Entretanto, o que mais me chamou a atenção na entrevista do Deputado Estadual Troccoli Jr. foi quando ele comparou a situação econômica da Califórnia com o Nordeste. Enquanto parte daquele importante estado americano é um deserto, ou seja, é uma região “árida”, o Nordeste é “semiárido”. Mesmo assim, a Califórnia é o terceiro estado mais rico dos Estados Unidos. O que há de diferente entre uma realidade e outra? A construção de “obras estruturantes”, como cobrou o deputado peemedebista?

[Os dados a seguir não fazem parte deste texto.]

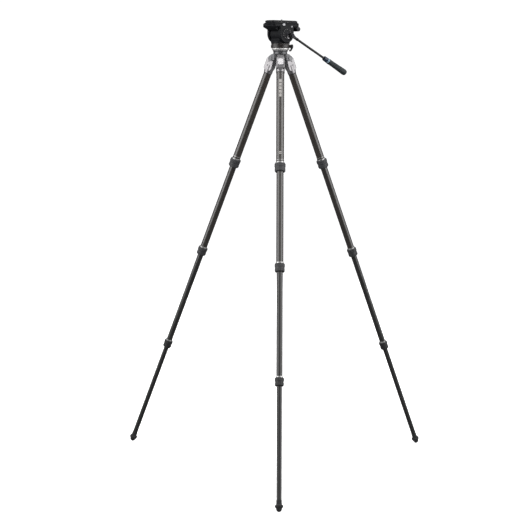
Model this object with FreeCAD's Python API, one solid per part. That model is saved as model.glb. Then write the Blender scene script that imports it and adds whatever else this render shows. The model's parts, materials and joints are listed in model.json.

A comparação entre realidades históricas tão díspares é sempre um exercício perigoso porque corremos o risco da simplificação. Mas, eu não vou resistir e apresentar apenas um aspecto, que pode ser considerado a base de todo o desenvolvimento, não apenas da Califórnia, mas de todos os EUA, e que é um dos grandes fatores a distinguir o desenvolvimento americano do brasileiro. Enquanto que no Brasil,1,2% dos proprietários rurais detêm mais de 40% de toda a terra agricultável, esses mesmos 1,2% de proprietários nos Estados Unidos controlam apenas 11% dessas terras. Ou seja, o que torna tão frágil a estrutura socioeconômica do semiárido nordestino, que a faz desorganizar-se toda vez em que uma seca ocorre, é a concentração fundiária, associada a inexistência de políticas agrícolas para a região.

Exigir “obras” é a melhor maneira de fugir do problema, tanto aqui como em Brasília. E isso aproxima Cássio Cunha Lima de Dilma Rousseff.